Collected data entries:
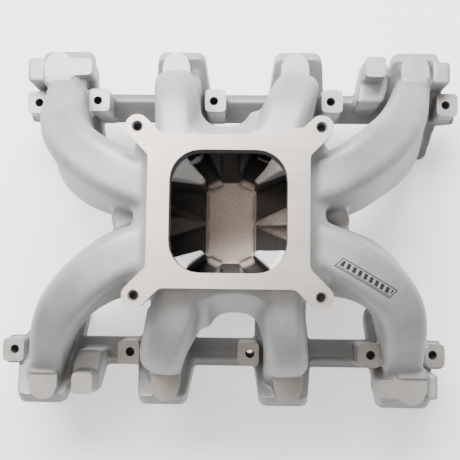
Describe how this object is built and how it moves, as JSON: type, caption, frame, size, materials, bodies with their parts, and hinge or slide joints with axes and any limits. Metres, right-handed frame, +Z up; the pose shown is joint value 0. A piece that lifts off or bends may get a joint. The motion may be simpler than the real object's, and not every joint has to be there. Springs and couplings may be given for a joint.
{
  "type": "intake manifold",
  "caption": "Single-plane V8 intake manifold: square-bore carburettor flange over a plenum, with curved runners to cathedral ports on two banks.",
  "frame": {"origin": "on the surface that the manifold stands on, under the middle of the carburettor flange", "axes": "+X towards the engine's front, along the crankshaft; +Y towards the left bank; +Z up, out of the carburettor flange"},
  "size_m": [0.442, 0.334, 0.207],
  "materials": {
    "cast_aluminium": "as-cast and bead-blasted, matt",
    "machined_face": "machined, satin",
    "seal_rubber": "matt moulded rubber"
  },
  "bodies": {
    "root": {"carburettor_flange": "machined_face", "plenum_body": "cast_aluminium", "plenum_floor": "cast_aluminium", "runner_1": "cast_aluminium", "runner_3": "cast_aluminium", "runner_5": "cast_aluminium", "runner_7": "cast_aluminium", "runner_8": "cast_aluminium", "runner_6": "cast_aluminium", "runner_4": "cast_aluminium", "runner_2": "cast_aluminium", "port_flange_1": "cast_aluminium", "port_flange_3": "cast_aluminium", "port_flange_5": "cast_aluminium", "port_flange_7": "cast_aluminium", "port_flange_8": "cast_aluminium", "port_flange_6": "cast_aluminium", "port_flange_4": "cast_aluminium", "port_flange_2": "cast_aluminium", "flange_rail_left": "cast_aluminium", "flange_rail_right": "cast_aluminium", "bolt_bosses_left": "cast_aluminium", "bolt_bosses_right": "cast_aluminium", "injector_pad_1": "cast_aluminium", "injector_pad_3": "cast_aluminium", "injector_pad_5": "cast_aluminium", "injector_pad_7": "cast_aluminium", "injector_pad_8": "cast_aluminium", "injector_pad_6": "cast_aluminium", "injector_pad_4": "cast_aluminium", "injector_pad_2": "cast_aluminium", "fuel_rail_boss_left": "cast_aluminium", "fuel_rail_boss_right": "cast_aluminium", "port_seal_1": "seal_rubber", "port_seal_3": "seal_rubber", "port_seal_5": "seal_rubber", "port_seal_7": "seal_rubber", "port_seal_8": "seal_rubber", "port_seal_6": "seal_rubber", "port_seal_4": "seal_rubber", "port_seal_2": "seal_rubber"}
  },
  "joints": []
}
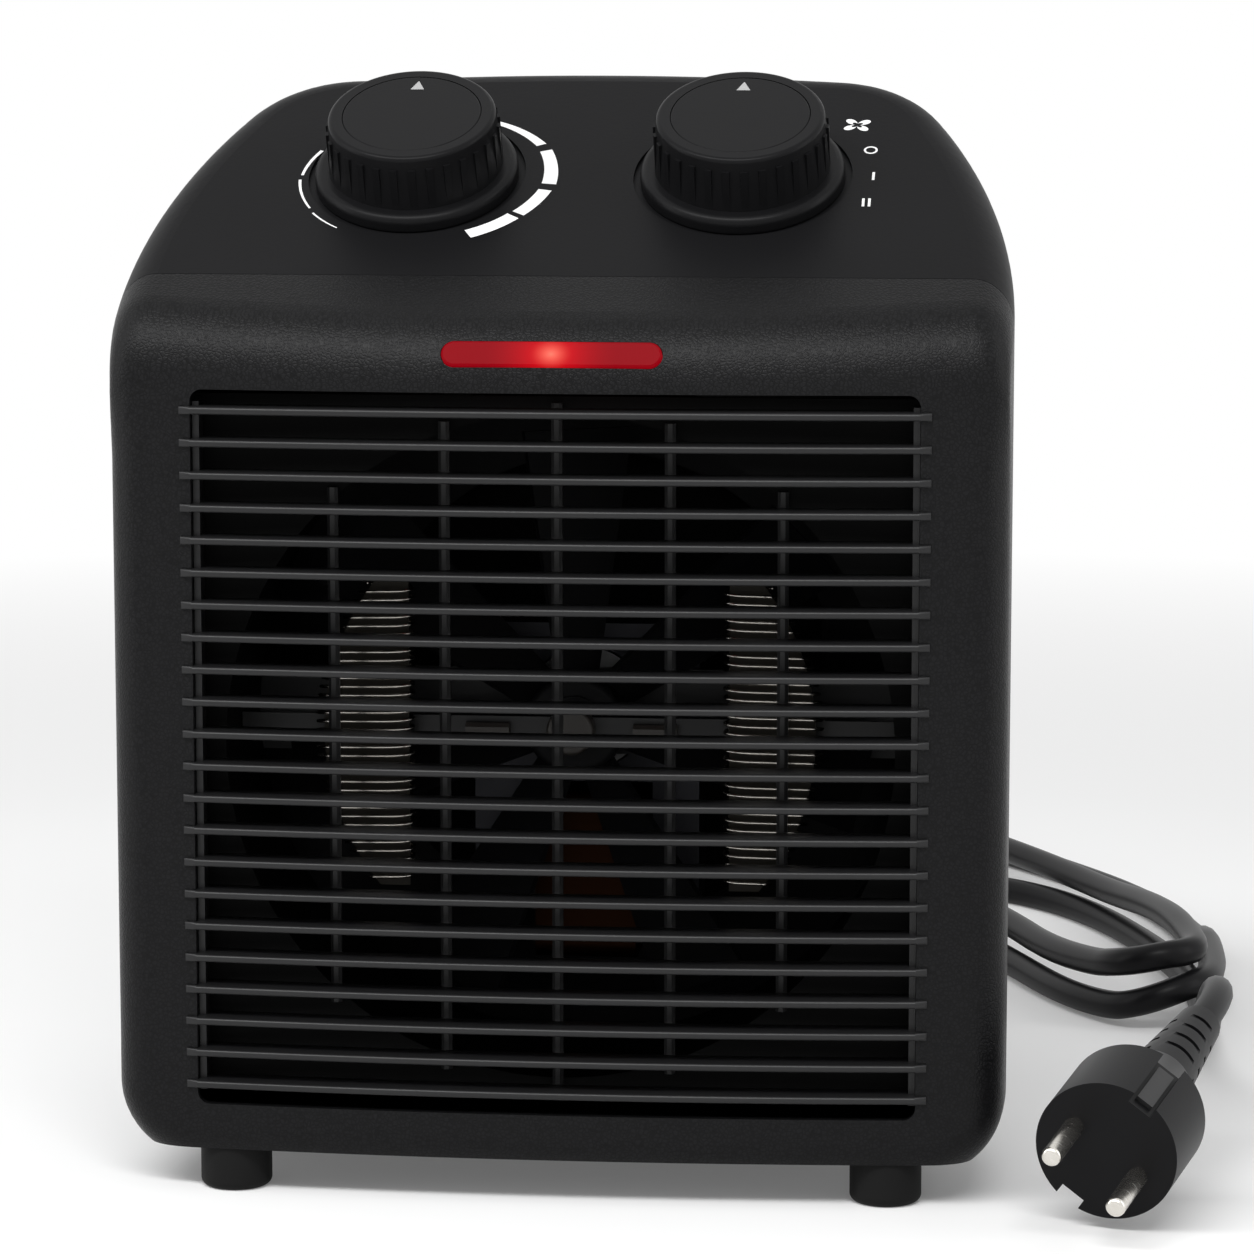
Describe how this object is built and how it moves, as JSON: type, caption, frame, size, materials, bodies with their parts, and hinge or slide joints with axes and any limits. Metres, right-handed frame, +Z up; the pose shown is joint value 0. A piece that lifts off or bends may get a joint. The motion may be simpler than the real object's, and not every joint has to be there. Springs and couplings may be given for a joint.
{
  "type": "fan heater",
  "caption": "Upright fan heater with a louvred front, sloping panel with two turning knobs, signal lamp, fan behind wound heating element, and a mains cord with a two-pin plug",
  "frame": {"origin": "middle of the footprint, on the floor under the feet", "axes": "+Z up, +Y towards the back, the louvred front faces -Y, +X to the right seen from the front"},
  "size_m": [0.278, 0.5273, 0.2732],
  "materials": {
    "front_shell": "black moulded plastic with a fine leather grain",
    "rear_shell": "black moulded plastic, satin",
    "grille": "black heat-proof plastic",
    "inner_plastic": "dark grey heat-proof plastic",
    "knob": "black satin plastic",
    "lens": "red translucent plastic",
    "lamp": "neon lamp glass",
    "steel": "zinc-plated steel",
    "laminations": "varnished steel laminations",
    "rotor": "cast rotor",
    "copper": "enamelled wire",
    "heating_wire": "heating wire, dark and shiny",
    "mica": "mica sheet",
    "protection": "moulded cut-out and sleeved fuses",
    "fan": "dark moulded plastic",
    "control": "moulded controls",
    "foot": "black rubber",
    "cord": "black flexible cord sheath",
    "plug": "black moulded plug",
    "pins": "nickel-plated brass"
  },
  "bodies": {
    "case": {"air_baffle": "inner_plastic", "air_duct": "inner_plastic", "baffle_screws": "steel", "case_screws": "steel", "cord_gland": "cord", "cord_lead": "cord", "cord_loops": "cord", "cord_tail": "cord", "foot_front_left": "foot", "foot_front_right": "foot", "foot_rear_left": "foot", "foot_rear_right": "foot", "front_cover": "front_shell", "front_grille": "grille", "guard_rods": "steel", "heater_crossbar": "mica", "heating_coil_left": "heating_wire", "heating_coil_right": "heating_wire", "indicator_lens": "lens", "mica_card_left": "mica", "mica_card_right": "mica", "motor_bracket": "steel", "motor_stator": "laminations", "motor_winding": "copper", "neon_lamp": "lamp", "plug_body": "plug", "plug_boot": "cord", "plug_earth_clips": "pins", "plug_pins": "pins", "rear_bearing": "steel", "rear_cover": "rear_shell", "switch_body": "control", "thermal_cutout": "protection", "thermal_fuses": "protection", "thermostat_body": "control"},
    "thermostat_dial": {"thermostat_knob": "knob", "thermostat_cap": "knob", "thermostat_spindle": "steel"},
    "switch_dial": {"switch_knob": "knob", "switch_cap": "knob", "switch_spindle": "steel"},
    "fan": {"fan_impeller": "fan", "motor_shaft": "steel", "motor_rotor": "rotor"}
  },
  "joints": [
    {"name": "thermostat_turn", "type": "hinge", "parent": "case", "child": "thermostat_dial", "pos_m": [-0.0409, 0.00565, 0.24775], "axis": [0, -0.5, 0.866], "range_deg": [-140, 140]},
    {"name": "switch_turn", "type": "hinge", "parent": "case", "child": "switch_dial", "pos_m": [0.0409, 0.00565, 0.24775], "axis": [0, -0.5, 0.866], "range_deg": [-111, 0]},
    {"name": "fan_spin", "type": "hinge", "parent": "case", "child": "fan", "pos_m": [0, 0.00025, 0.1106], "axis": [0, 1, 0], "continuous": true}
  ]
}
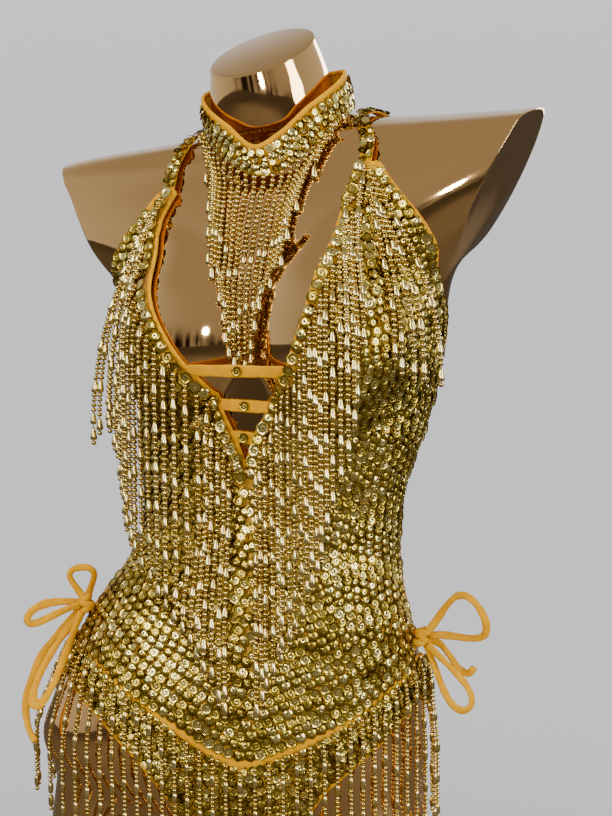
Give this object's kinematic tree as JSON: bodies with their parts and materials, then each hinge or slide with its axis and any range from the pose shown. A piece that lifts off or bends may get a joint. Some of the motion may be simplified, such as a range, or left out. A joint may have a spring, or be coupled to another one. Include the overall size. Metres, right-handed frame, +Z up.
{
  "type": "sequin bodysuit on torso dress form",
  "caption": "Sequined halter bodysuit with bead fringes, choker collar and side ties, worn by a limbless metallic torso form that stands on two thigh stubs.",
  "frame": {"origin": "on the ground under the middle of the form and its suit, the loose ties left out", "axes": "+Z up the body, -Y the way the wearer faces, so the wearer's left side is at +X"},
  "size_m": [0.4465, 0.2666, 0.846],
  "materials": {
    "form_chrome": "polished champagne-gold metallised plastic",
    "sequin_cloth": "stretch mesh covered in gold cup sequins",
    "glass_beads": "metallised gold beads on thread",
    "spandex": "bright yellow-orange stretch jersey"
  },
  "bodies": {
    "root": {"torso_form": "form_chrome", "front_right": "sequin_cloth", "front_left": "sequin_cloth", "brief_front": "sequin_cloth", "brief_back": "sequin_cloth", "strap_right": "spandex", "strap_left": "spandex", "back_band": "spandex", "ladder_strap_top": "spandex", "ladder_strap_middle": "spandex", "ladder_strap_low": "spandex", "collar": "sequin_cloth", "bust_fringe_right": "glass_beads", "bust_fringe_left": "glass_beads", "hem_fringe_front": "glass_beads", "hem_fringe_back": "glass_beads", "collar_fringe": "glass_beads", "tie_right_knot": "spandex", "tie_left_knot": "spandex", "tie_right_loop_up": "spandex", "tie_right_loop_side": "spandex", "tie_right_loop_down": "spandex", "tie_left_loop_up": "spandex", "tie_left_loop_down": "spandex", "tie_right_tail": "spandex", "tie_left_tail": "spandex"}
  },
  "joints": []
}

**Instructions for the task**
Please set down each line of the records exactly as given.

**Finished task**
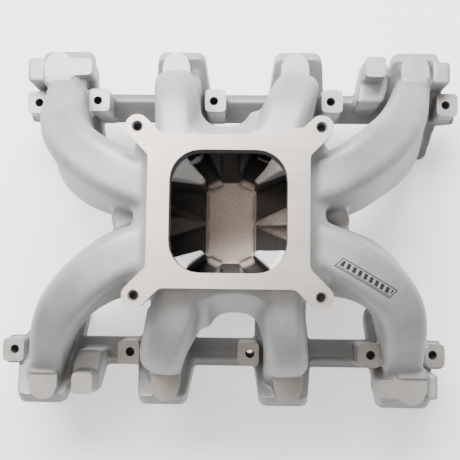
Describe how this object is built and how it moves, as JSON: type, caption, frame, size, materials, bodies with their parts, and hinge or slide joints with axes and any limits. Metres, right-handed frame, +Z up; the pose shown is joint value 0. A piece that lifts off or bends may get a joint. The motion may be simpler than the real object's, and not every joint has to be there. Springs and couplings may be given for a joint.
{
  "type": "intake manifold",
  "caption": "Single-plane V8 intake manifold: square-bore carburettor flange over a plenum, with curved runners to cathedral ports on two banks.",
  "frame": {"origin": "on the surface that the manifold stands on, under the middle of the carburettor flange", "axes": "+X towards the engine's front, along the crankshaft; +Y towards the left bank; +Z up, out of the carburettor flange"},
  "size_m": [0.442, 0.334, 0.207],
  "materials": {
    "cast_aluminium": "as-cast and bead-blasted, matt",
    "machined_face": "machined, satin",
    "seal_rubber": "matt moulded rubber"
  },
  "bodies": {
    "root": {"carburettor_flange": "machined_face", "plenum_body": "cast_aluminium", "plenum_floor": "cast_aluminium", "runner_1": "cast_aluminium", "runner_3": "cast_aluminium", "runner_5": "cast_aluminium", "runner_7": "cast_aluminium", "runner_8": "cast_aluminium", "runner_6": "cast_aluminium", "runner_4": "cast_aluminium", "runner_2": "cast_aluminium", "port_flange_1": "cast_aluminium", "port_flange_3": "cast_aluminium", "port_flange_5": "cast_aluminium", "port_flange_7": "cast_aluminium", "port_flange_8": "cast_aluminium", "port_flange_6": "cast_aluminium", "port_flange_4": "cast_aluminium", "port_flange_2": "cast_aluminium", "flange_rail_left": "cast_aluminium", "flange_rail_right": "cast_aluminium", "bolt_bosses_left": "cast_aluminium", "bolt_bosses_right": "cast_aluminium", "injector_pad_1": "cast_aluminium", "injector_pad_3": "cast_aluminium", "injector_pad_5": "cast_aluminium", "injector_pad_7": "cast_aluminium", "injector_pad_8": "cast_aluminium", "injector_pad_6": "cast_aluminium", "injector_pad_4": "cast_aluminium", "injector_pad_2": "cast_aluminium", "fuel_rail_boss_left": "cast_aluminium", "fuel_rail_boss_right": "cast_aluminium", "port_seal_1": "seal_rubber", "port_seal_3": "seal_rubber", "port_seal_5": "seal_rubber", "port_seal_7": "seal_rubber", "port_seal_8": "seal_rubber", "port_seal_6": "seal_rubber", "port_seal_4": "seal_rubber", "port_seal_2": "seal_rubber"}
  },
  "joints": []
}
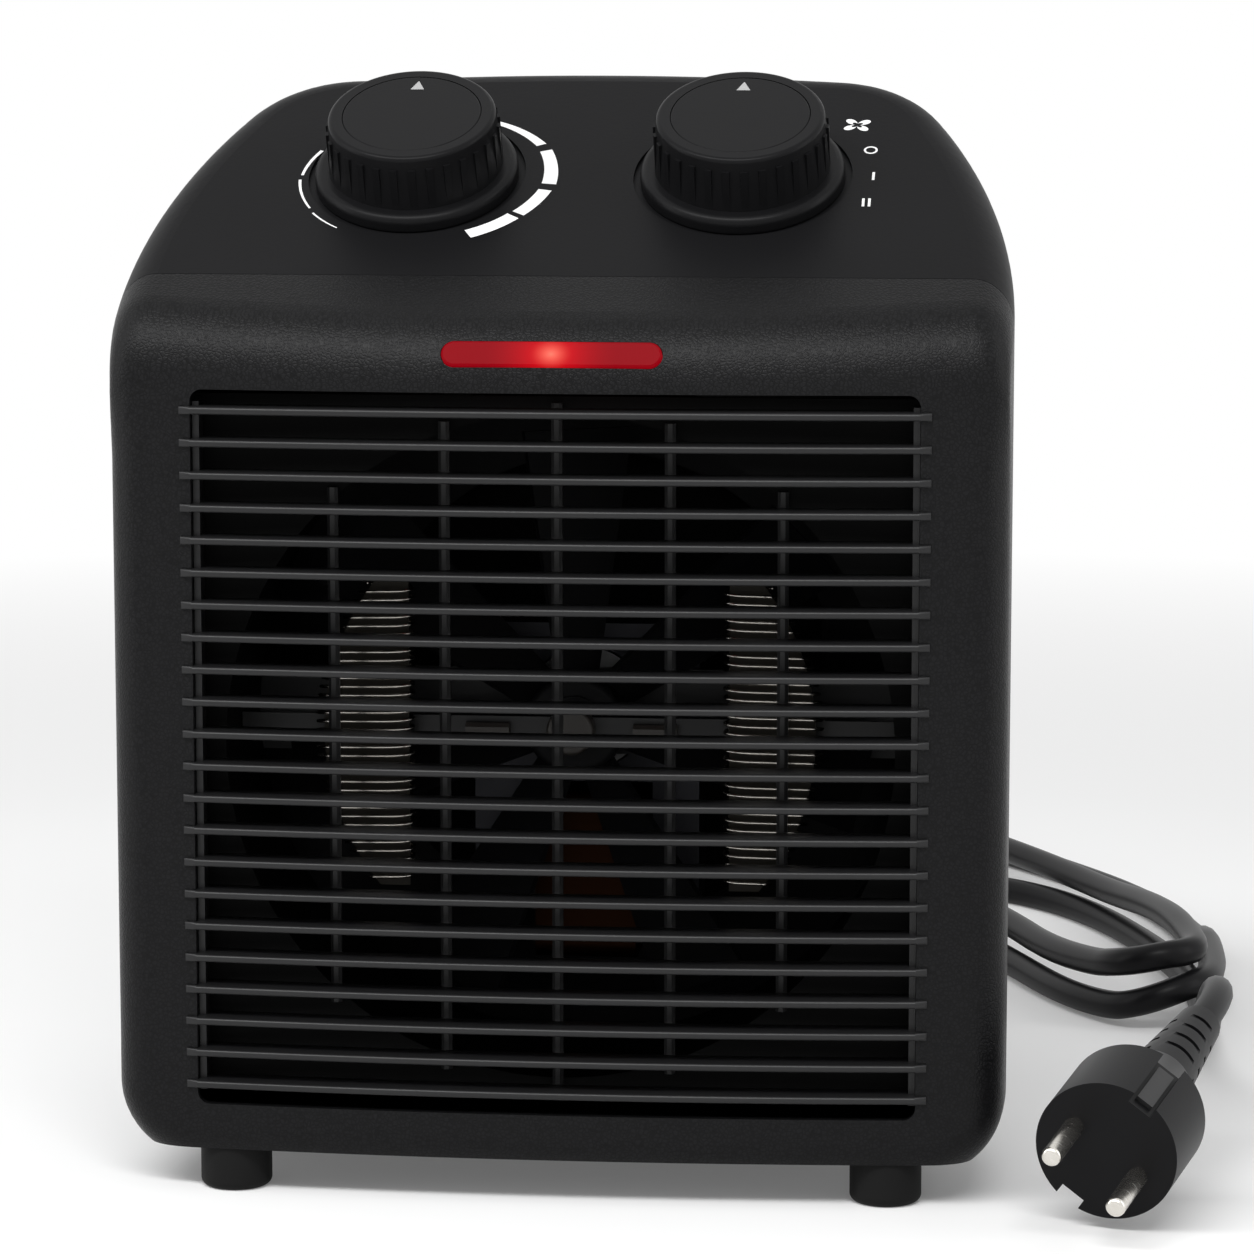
Describe how this object is built and how it moves, as JSON: type, caption, frame, size, materials, bodies with their parts, and hinge or slide joints with axes and any limits. Metres, right-handed frame, +Z up; the pose shown is joint value 0. A piece that lifts off or bends may get a joint. The motion may be simpler than the real object's, and not every joint has to be there. Springs and couplings may be given for a joint.
{
  "type": "fan heater",
  "caption": "Upright fan heater with a louvred front, sloping panel with two turning knobs, signal lamp, fan behind wound heating element, and a mains cord with a two-pin plug",
  "frame": {"origin": "middle of the footprint, on the floor under the feet", "axes": "+Z up, +Y towards the back, the louvred front faces -Y, +X to the right seen from the front"},
  "size_m": [0.278, 0.5273, 0.2732],
  "materials": {
    "front_shell": "black moulded plastic with a fine leather grain",
    "rear_shell": "black moulded plastic, satin",
    "grille": "black heat-proof plastic",
    "inner_plastic": "dark grey heat-proof plastic",
    "knob": "black satin plastic",
    "lens": "red translucent plastic",
    "lamp": "neon lamp glass",
    "steel": "zinc-plated steel",
    "laminations": "varnished steel laminations",
    "rotor": "cast rotor",
    "copper": "enamelled wire",
    "heating_wire": "heating wire, dark and shiny",
    "mica": "mica sheet",
    "protection": "moulded cut-out and sleeved fuses",
    "fan": "dark moulded plastic",
    "control": "moulded controls",
    "foot": "black rubber",
    "cord": "black flexible cord sheath",
    "plug": "black moulded plug",
    "pins": "nickel-plated brass"
  },
  "bodies": {
    "case": {"air_baffle": "inner_plastic", "air_duct": "inner_plastic", "baffle_screws": "steel", "case_screws": "steel", "cord_gland": "cord", "cord_lead": "cord", "cord_loops": "cord", "cord_tail": "cord", "foot_front_left": "foot", "foot_front_right": "foot", "foot_rear_left": "foot", "foot_rear_right": "foot", "front_cover": "front_shell", "front_grille": "grille", "guard_rods": "steel", "heater_crossbar": "mica", "heating_coil_left": "heating_wire", "heating_coil_right": "heating_wire", "indicator_lens": "lens", "mica_card_left": "mica", "mica_card_right": "mica", "motor_bracket": "steel", "motor_stator": "laminations", "motor_winding": "copper", "neon_lamp": "lamp", "plug_body": "plug", "plug_boot": "cord", "plug_earth_clips": "pins", "plug_pins": "pins", "rear_bearing": "steel", "rear_cover": "rear_shell", "switch_body": "control", "thermal_cutout": "protection", "thermal_fuses": "protection", "thermostat_body": "control"},
    "thermostat_dial": {"thermostat_knob": "knob", "thermostat_cap": "knob", "thermostat_spindle": "steel"},
    "switch_dial": {"switch_knob": "knob", "switch_cap": "knob", "switch_spindle": "steel"},
    "fan": {"fan_impeller": "fan", "motor_shaft": "steel", "motor_rotor": "rotor"}
  },
  "joints": [
    {"name": "thermostat_turn", "type": "hinge", "parent": "case", "child": "thermostat_dial", "pos_m": [-0.0409, 0.00565, 0.24775], "axis": [0, -0.5, 0.866], "range_deg": [-140, 140]},
    {"name": "switch_turn", "type": "hinge", "parent": "case", "child": "switch_dial", "pos_m": [0.0409, 0.00565, 0.24775], "axis": [0, -0.5, 0.866], "range_deg": [-111, 0]},
    {"name": "fan_spin", "type": "hinge", "parent": "case", "child": "fan", "pos_m": [0, 0.00025, 0.1106], "axis": [0, 1, 0], "continuous": true}
  ]
}
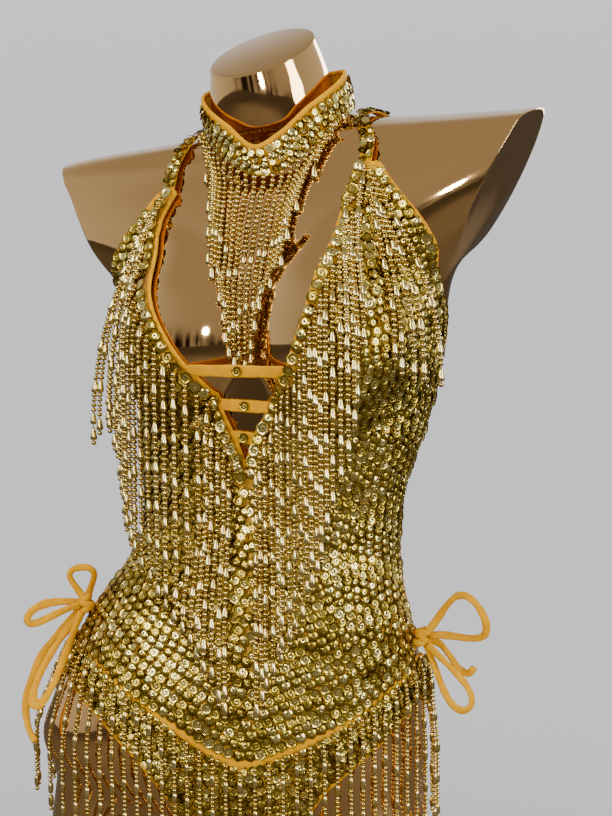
Give this object's kinematic tree as JSON: bodies with their parts and materials, then each hinge or slide with its axis and any range from the pose shown. A piece that lifts off or bends may get a joint. Some of the motion may be simplified, such as a range, or left out. A joint may have a spring, or be coupled to another one. Include the overall size. Metres, right-handed frame, +Z up.
{
  "type": "sequin bodysuit on torso dress form",
  "caption": "Sequined halter bodysuit with bead fringes, choker collar and side ties, worn by a limbless metallic torso form that stands on two thigh stubs.",
  "frame": {"origin": "on the ground under the middle of the form and its suit, the loose ties left out", "axes": "+Z up the body, -Y the way the wearer faces, so the wearer's left side is at +X"},
  "size_m": [0.4465, 0.2666, 0.846],
  "materials": {
    "form_chrome": "polished champagne-gold metallised plastic",
    "sequin_cloth": "stretch mesh covered in gold cup sequins",
    "glass_beads": "metallised gold beads on thread",
    "spandex": "bright yellow-orange stretch jersey"
  },
  "bodies": {
    "root": {"torso_form": "form_chrome", "front_right": "sequin_cloth", "front_left": "sequin_cloth", "brief_front": "sequin_cloth", "brief_back": "sequin_cloth", "strap_right": "spandex", "strap_left": "spandex", "back_band": "spandex", "ladder_strap_top": "spandex", "ladder_strap_middle": "spandex", "ladder_strap_low": "spandex", "collar": "sequin_cloth", "bust_fringe_right": "glass_beads", "bust_fringe_left": "glass_beads", "hem_fringe_front": "glass_beads", "hem_fringe_back": "glass_beads", "collar_fringe": "glass_beads", "tie_right_knot": "spandex", "tie_left_knot": "spandex", "tie_right_loop_up": "spandex", "tie_right_loop_side": "spandex", "tie_right_loop_down": "spandex", "tie_left_loop_up": "spandex", "tie_left_loop_down": "spandex", "tie_right_tail": "spandex", "tie_left_tail": "spandex"}
  },
  "joints": []
}